Drifter observations of the effects of shoals and tidal-currents on wave evolution in San Francisco Bight

Abstract

Detailed observations of wave evolution and wave–current interaction in tidal inlets and river mouths are practically non-existent. This is in part due to the practical difficulty of installing and maintaining fixed instruments in this harsh environment with large waves, strong currents, dynamic seabed morphology, and often busy ship traffic, but also due to the fact that it is difficult to resolve the spatial variability and evolution of the wave and current field from an array of point measurements. This work explores the use of newly developed small, free-drifting buoys to collect wave and current measurements in a coastal inlet. The instruments, referred to as wave-resolving drifters (or WRD), are small and lightweight enough so that they can be deployed and retrieved from small vessels, and relatively inexpensive so that large numbers can be used. The surface-following drifters resolve the three-dimensional wave orbital motion and surface current field by combining GPS and accelerometer measurements. We validate the WRD platform and its sensor package in open ocean conditions in Monterey Bay by comparing the WRD observations to observations made by a collocated 40cm-diameter Datawell Waverider buoy. To study wave evolution in the San Francisco Bight, 30 WRDs are deployed near the San Francisco Bay entrance (Golden Gate) during peak ebb tide so that the drifters flow out of the bay, and into the incident wave field. Wave statistics are estimated through local ensemble averaging of drifter observations, and ensemble-averaged wave spectra are used to capture the wave evolution through the inlet area.
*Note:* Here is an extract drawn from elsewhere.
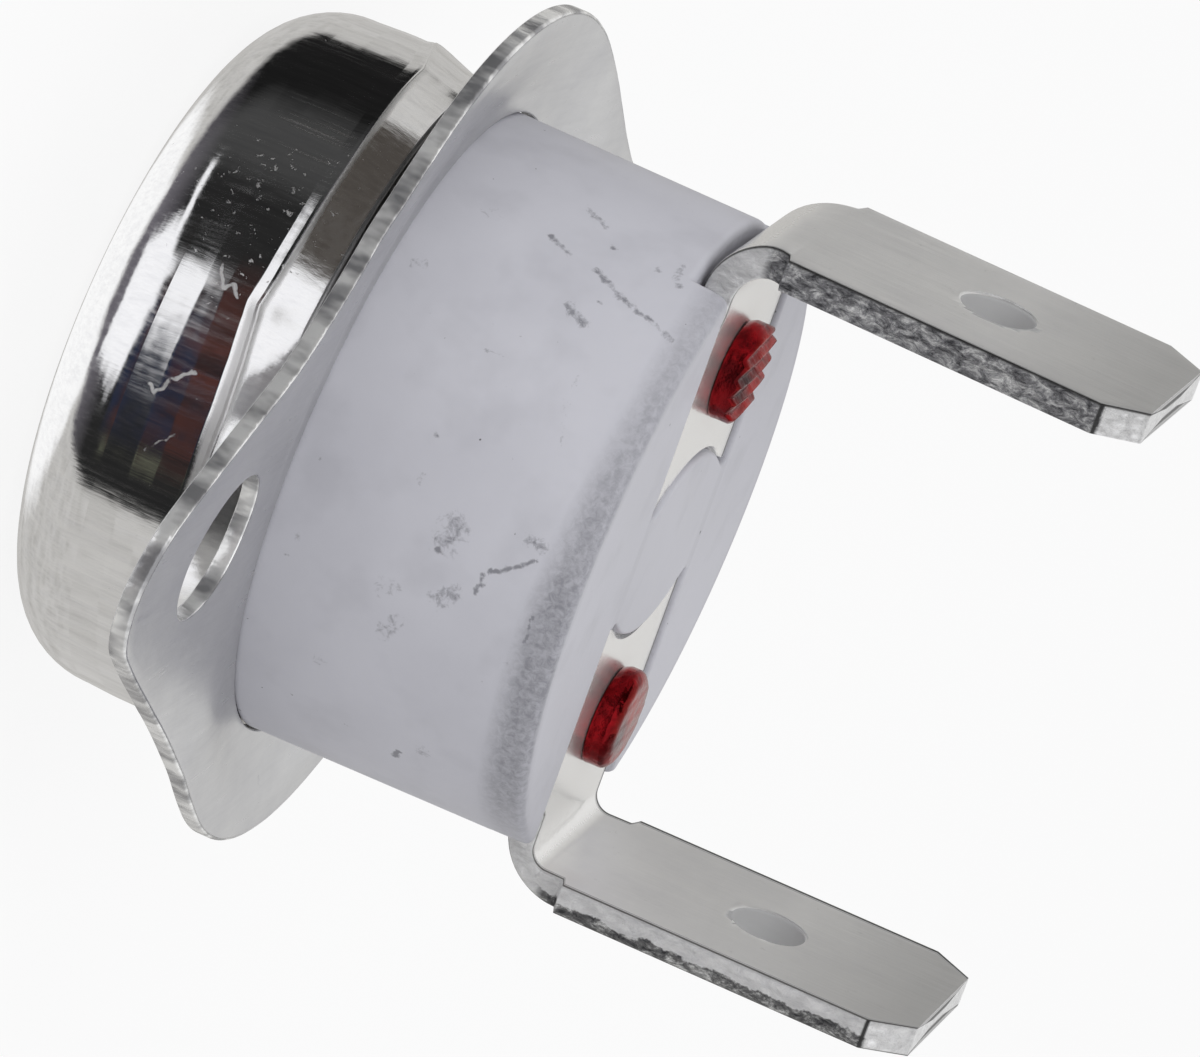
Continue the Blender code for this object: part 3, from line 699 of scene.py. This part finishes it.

Comparisons with numerical simulations of the simulating waves near shore (SWAN) model help identify the various processes acting on different frequency ranges of the wave field, and ray diagrams show the distinct effects of refraction by variable depth on the lower-frequency swells and refraction by currents on the higher-frequency wind waves. This combined analysis demonstrates the potential of using relatively inexpensive surface-following drifters to investigate surface dynamics in a complicated and energetic coastal inlet.